I've been working on a library over the past year that does exactly that, including generating dbplyr style SQL queries!

Would love your feedback :)

https://github.com/machow/siuba

bkfunk · on Jan 21, 2020

This looks interesting! Can I ask, what's the origin of the name? Both "siu" and "siuba"? Would be a useful addition to the docs, IMO.

closed · on Jan 21, 2020

Ah, thanks for pointing out the lack of explanation. I'll add one to the readme.

It's a transliteration of the cantonese word for minibus, 小巴 :).
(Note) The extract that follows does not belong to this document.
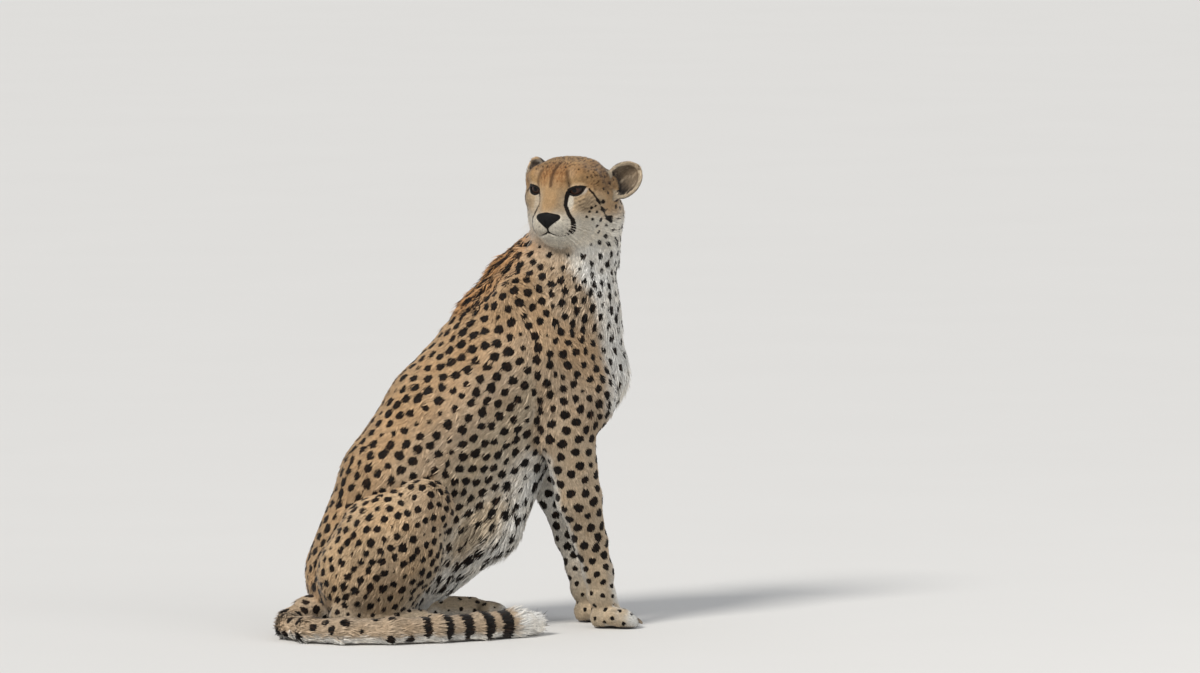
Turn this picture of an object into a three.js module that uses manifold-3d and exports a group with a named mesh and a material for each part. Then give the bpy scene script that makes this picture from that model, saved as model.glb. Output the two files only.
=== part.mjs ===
// A cheetah sitting upright, its head turned back over its right shoulder: a life-size still model.
// Millimetres. The body faces +X, its left side is +Y, +Z is up and the floor is z = 0.
import * as THREE from "three";
import { mergeVertices } from "three/addons/utils/BufferGeometryUtils.js";
import { triTable } from "three/addons/objects/MarchingCubes.js";
import Module from "manifold-3d";

const wasm = await Module();
wasm.setup();

// Driving sizes. Every radius reaches the tips of the coat.
const CUT = 0.4; // gap left between two parts
const FOOT_SPREAD = 60; // forefoot, out from the middle plane
const HIND_SPREAD = 112; // hind foot, out from the middle plane
const FAR_STEP = 155; // the left hind foot stands this much further forward than the right
const SEAM = 12; // softening between the lengths of one chain
const EYE_RADIUS = 18;
const EYE_OUT = 38.5; // eye centre, out from the middle of the head
const EYE_FORWARD = 47;
const EYE_UP = -2.5;
const EYE_OPENING = [24, 17, 9.5]; // half depth, half width and half height between the lids
const EYE_SLANT = 0.24; // radians, outer corner raised
const EAR_THICK = 8; // with its fur
const EAR_DEEP = 30;
const EAR_RADIUS = 37; // of the cup at its rim
const CLAW_RADIUS = 4;
const CLAW_LENGTH = 24; // half of it inside the toe
const CLAW_DIP = 0.5; // radians, point downward
const CLAW_FORWARD = 47; // of the knuckle
const CLAW_UP = 14;
const EARS = {
  left: { lean: 0.74, place: [-34, 94, 6] },
  right: { lean: 0.55, place: [-35, -94, 6] }, // carried a little straighter
};
const CLEAR = 0.7; // how far off the head the ears and the nose begin
const HEAD_TURN = 228; // degrees from +X, turned to the right and back
const HEAD_DIP = 3.6; // degrees, nose down
const HEAD_PLACE = new THREE.Vector3(218, -35, 844);

// ---------------------------------------------------------------- flesh, as chains of round lengths

const SIDEWAYS = new THREE.Vector3(0, 1, 0);
const headFrame = new THREE.Matrix4().makeRotationFromEuler(
  new THREE.Euler(0, THREE.MathUtils.degToRad(HEAD_DIP), THREE.MathUtils.degToRad(HEAD_TURN), "ZYX"),
);
const headSideways = SIDEWAYS.clone().applyMatrix4(headFrame);
headFrame.setPosition(HEAD_PLACE);

/** A chain runs through stations [x, y, z, radius]. wide: width over depth. blend: softness of its joins. */
function chain(blend, wide, stations) {
  return { blend, wide, side: SIDEWAYS, stations };
}

/** The same chain on the left (side 1) or the right (side -1). */
function onSide(side, { blend, wide, side: across, stations }) {
  return { blend, wide, side: across, stations: stations.map(([x, y, z, r]) => [x, y * side, z, r]) };
}

/** A chain given as [forward, left, up, radius] in the head's own frame. */
function onHead({ blend, wide, stations }) {
  const placed = stations.map(([x, y, z, r]) => [...new THREE.Vector3(x, y, z).applyMatrix4(headFrame), r]);
  return { blend, wide, side: headSideways, stations: placed };
}

const trunkChains = [
  chain(40, 0.86, [
    [-165, 0, 110, 124], [-98, 0, 272, 126], [0, 0, 387, 141], [110, 0, 493, 148], [186, 0, 596, 120],
  ]),
  chain(24, 1.12, [[-168, 0, 108, 104], [-146, 0, 150, 108]]),
  chain(50, 0.8, [[238, 0, 480, 92], [116, 0, 356, 84], [46, 0, 214, 91], [-40, 0, 140, 80]]),
  chain(40, 0.9, [[228, 0, 560, 92], [246, 0, 490, 88]]),
];

const neckChains = [
  chain(46, 0.86, [[200, 0, 620, 112], [232, -6, 716, 88], [242, -12, 790, 78]]),
  chain(34, 0.8, [[62, 0, 606, 46], [120, 0, 664, 50], [168, -2, 704, 50]]),
];

const foreleg = [
  chain(30, 0.62, [[118, 66, 612, 62], [176, 76, 520, 78], [216, 78, 440, 76], [198, 80, 392, 60]]),
  chain(16, 0.8, [[172, 82, 420, 52], [160, 84, 376, 22]]),
  chain(18, 0.84, [[196, 82, 388, 54], [224, 74, 250, 43], [247, 67, 168, 33], [265, 63, 106, 28.5]]),
  chain(14, 1.0, [[264, 63, 108, 27], [271, 61, 66, 25.5], [284, FOOT_SPREAD, 36, 25]]),
  chain(10, 1.1, [[274, FOOT_SPREAD, 21, 24], [296, FOOT_SPREAD, 17, 20]]),
];

const foreFoot = { x: 286, y: FOOT_SPREAD, width: 66 };
const hindFoot = (step) => ({ x: -74 + step, y: HIND_SPREAD - 8, width: 62 });

/** A folded hind leg, its foot moved forward by step and its knee by rather less. */
function hindleg(step) {
  const knee = step * 0.8;
  const hip = step * 0.24;
  return [
    chain(26, 0.72, [
      [-184 + hip, 84, 118, 102], [-148 + knee / 2, 98, 172, 102], [-92 + knee, 112, 240, 58],
    ]),
    chain(20, 0.8, [
      [-88 + knee, 116, 238, 52], [-160 + step * 0.9, 124, 146, 54], [-238 + step, 118, 52, 30],
    ]),
    chain(18, 1.0, [
      [-242 + step, 118, 34, 30], [-190 + step, HIND_SPREAD, 27, 29], [-96 + step, HIND_SPREAD - 6, 24, 26],
    ]),
    ...toes(hindFoot(step)),
  ];
}

/** Where a foot's four toes begin: the middle two reach further forward. */
function toeRoots({ x, y, width }) {
  return [-1.5, -0.5, 0.5, 1.5].map((step) => ({
    knuckle: x + 9 - 5 * Math.abs(step),
    out: y + (step * width) / 4,
  }));
}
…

edit: siu (小) means little!

alexilliamson · on Jan 21, 2020

The dplyr syntax is IMO the best feature of the tidyverse

truculent · on Jan 21, 2020

Isn't that just `pd.DataFrame.query` as outlined in the article? Or do you mean actual full-fat SQL?

wswope · on Jan 21, 2020

You could try dumping your dataframes to an in-memory SQLite instance using the to_sql method and then running queries on that. Not sure how performant the to_sql bit would be, but I'd expect joins in SQLite to be blazing fast compared to Panda's joins.

_8huj · on Jan 21, 2020

Something like this:

https://en.wikipedia.org/wiki/Language_Integrated_Query

SiempreViernes · on Jan 21, 2020

This seems to be about doing filtering with Pandas, not pure python. The title should probably be changed to reflect this.

brian_herman__ · on Jan 21, 2020

Yeah it looks like his code that this person uploaded isnt escaping the HTML or is being unescaped when it should be escaped.

df.loc[(df['Salary_in_1000']>=100) & (df['Age']< 60) & (df['FT_Team'].str.startswith('S')),['Name','FT_Team']]

lordgrenville · on Jan 21, 2020

Would have been nice to see a comparison of performance, or at least which is suggested style.

cyorir · on Jan 21, 2020

My guess is that eval and query have the worst performance, since they need to be interpreted first. As for the other methods, I'm not too sure how they rank. Personally, for style I agree with the first comment on the linked page, which is to split up the conditions for readability:

  f1 = (df[“col1”] == condition1)

  f2 = (df[“col2”] == condition2)

  df[f1 & f2]

closed · on Jan 21, 2020

One thing that really surprises me: NONE of these methods work with grouped DataFrames.

But grouping data is extremely common in data analysis.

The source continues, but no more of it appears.